Re: Speciation discussion, expectations and reality
I don't know how science can build their models of speciation since humans have directly or indirectly affected the course of natural evolution.
But, of course this was the great insight of Darwin - it doesn't matter. Darwin was observing a breeder of pigeons - watching the breeder select the best-suited individuals from his flock to be mated with each other, and the worst-suited individuals become the sunday roast - when he realized it works the same way in the natural world.
In the natural world, those that are possessed of the adaptations crucial for survival in their environment survive and prosper, and most importantly <I>mate</I>, and those that do not quickly become someone's lunch. It's no different than the selection by the pigeon breeder, except that it's the natural world doing it all on its own, so he called it "natural selection."
Humans do have an effect on the species around us. Frequently a detrimental one. But to the species themselves, it doesn't matter. They don't and can't distinguish between a "natural" change in their environment and a human one.
DNA that is currently the model we are using to trace today's living organisms back to their ancestors is going to be difficult and very confusing and it is not going to make sense since human influence has changed the normal flow of gene mutation and natural selection is now not natural in many species that we share this planet of today.
We haven't.

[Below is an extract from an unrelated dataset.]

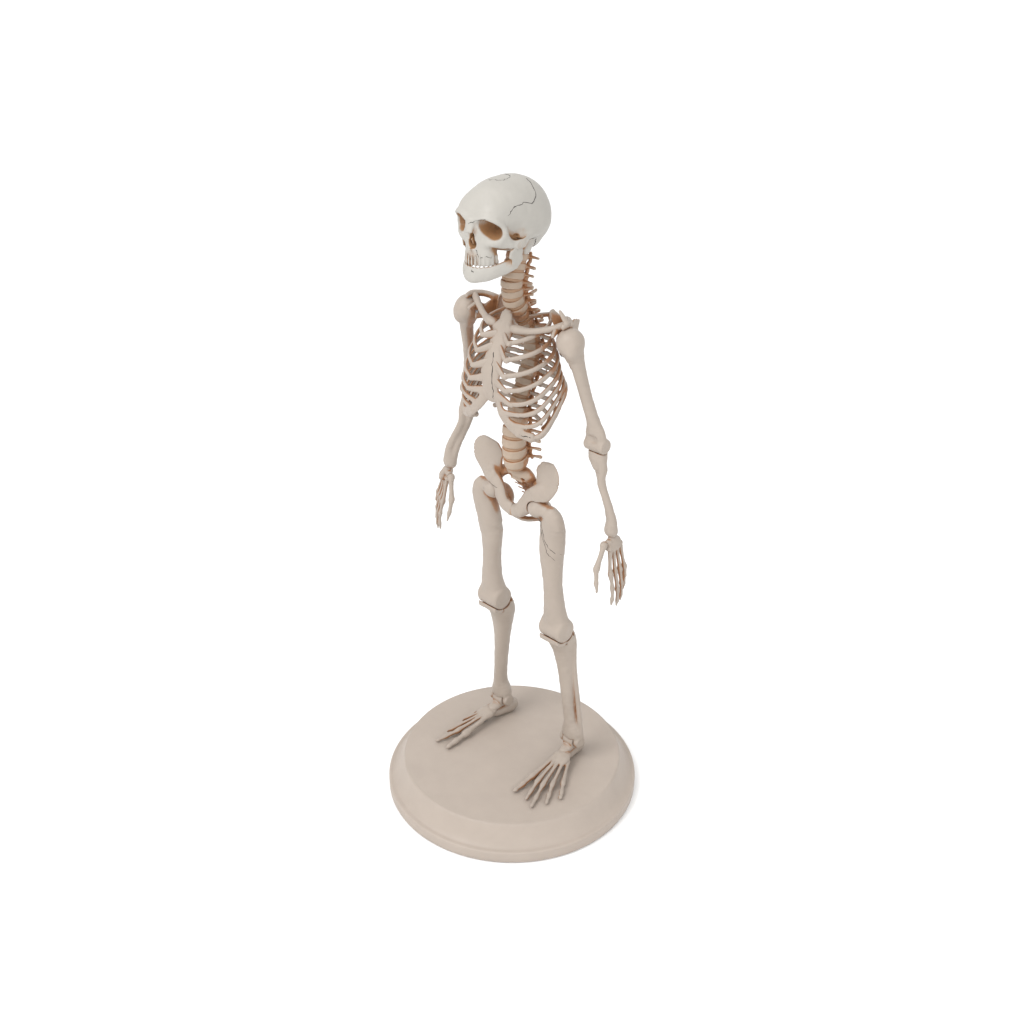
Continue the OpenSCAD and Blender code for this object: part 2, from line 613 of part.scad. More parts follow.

And even if we have it doesn't matter. To DNA there's no difference at all between a change in the environment due to natural causes (say, a forest fire) and a change in the environment due to human causes (say, logging.)
To DNA there is only random mutation and natural selection. The same phenomenon used by the pigeon breeder to alter pigeon populations is at work in nature, altering species by natural, unguided means.
Just this fact alone, we have to consider if humans have the ability to affect and alter nature, then some other mechanism also had the ability to alter global landscaping and all of the organisms that supported it in the past.
That mechanism is natural selection and random mutation.